● PROVIDED DATA
------

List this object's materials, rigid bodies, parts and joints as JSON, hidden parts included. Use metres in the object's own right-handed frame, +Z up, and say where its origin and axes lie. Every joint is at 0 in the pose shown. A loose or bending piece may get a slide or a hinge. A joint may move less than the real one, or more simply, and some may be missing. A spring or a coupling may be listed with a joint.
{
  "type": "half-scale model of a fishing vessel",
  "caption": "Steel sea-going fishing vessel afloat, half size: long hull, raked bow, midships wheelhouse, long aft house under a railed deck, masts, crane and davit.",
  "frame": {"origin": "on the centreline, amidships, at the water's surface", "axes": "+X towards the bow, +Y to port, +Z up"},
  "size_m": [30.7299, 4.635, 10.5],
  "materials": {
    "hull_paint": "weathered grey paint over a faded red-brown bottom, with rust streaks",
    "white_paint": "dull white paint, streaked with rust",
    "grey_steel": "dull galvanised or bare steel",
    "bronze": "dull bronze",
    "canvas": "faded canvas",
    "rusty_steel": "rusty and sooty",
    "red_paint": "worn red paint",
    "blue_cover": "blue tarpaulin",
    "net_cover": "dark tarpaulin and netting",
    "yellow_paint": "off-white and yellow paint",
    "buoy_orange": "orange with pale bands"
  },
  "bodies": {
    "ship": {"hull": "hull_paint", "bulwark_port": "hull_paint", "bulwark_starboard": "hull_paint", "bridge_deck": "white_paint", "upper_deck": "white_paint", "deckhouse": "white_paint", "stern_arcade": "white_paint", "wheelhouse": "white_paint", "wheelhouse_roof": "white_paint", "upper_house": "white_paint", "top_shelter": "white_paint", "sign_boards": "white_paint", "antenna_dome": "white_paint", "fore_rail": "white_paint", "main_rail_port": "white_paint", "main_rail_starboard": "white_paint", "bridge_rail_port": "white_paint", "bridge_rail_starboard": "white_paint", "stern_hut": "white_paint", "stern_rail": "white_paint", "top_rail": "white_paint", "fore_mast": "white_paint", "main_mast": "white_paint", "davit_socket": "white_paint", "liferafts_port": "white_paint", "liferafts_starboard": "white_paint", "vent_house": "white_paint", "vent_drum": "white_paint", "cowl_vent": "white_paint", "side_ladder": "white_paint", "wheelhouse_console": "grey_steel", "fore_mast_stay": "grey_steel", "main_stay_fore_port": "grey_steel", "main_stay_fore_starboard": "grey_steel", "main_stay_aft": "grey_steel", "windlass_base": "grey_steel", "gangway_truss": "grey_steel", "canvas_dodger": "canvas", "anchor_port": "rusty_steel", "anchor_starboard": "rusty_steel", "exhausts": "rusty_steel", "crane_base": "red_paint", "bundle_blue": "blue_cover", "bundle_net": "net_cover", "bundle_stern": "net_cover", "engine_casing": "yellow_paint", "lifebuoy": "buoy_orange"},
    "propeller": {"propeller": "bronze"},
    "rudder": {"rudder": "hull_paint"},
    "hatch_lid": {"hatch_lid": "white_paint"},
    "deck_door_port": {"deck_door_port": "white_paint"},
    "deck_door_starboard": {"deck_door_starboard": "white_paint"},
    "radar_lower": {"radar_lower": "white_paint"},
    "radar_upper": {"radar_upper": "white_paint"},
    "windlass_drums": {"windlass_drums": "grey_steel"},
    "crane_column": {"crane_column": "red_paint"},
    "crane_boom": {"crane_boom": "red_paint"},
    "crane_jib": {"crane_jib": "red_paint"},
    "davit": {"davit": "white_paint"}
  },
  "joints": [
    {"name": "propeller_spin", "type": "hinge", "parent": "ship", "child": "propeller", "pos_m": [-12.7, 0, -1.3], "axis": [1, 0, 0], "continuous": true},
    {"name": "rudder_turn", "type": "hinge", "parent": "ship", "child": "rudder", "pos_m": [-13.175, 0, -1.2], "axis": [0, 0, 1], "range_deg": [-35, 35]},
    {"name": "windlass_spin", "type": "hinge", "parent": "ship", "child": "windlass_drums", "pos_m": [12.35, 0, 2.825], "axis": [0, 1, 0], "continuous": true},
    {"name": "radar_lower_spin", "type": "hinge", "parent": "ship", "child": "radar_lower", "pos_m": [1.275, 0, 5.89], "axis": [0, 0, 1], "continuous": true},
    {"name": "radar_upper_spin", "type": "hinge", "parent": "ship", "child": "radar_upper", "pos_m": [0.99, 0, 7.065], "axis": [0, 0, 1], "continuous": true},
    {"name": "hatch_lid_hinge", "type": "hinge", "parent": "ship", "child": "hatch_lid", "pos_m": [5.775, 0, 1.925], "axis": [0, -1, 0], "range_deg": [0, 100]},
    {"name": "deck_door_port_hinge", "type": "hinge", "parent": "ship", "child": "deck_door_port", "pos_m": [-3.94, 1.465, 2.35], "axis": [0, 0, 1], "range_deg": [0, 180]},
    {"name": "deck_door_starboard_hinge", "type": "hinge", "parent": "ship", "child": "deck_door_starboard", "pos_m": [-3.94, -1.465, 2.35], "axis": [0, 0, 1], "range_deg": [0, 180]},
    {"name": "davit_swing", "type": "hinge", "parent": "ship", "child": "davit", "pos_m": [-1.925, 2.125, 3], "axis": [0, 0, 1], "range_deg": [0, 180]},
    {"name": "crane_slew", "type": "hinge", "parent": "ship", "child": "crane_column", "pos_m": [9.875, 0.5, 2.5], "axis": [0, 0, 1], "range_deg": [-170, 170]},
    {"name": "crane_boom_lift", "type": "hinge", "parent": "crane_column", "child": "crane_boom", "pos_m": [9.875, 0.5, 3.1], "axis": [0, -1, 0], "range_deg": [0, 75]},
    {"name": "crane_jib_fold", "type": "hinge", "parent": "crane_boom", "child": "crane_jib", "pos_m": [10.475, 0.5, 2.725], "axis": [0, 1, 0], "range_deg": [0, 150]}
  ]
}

------

● EXERCISE REQUIREMENTS
Return from the data every line that holds "joints".

● FULL SOLUTION
List this object's materials, rigid bodies, parts and joints as JSON, hidden parts included. Use metres in the object's own right-handed frame, +Z up, and say where its origin and axes lie. Every joint is at 0 in the pose shown. A loose or bending piece may get a slide or a hinge. A joint may move less than the real one, or more simply, and some may be missing. A spring or a coupling may be listed with a joint.
  "joints": [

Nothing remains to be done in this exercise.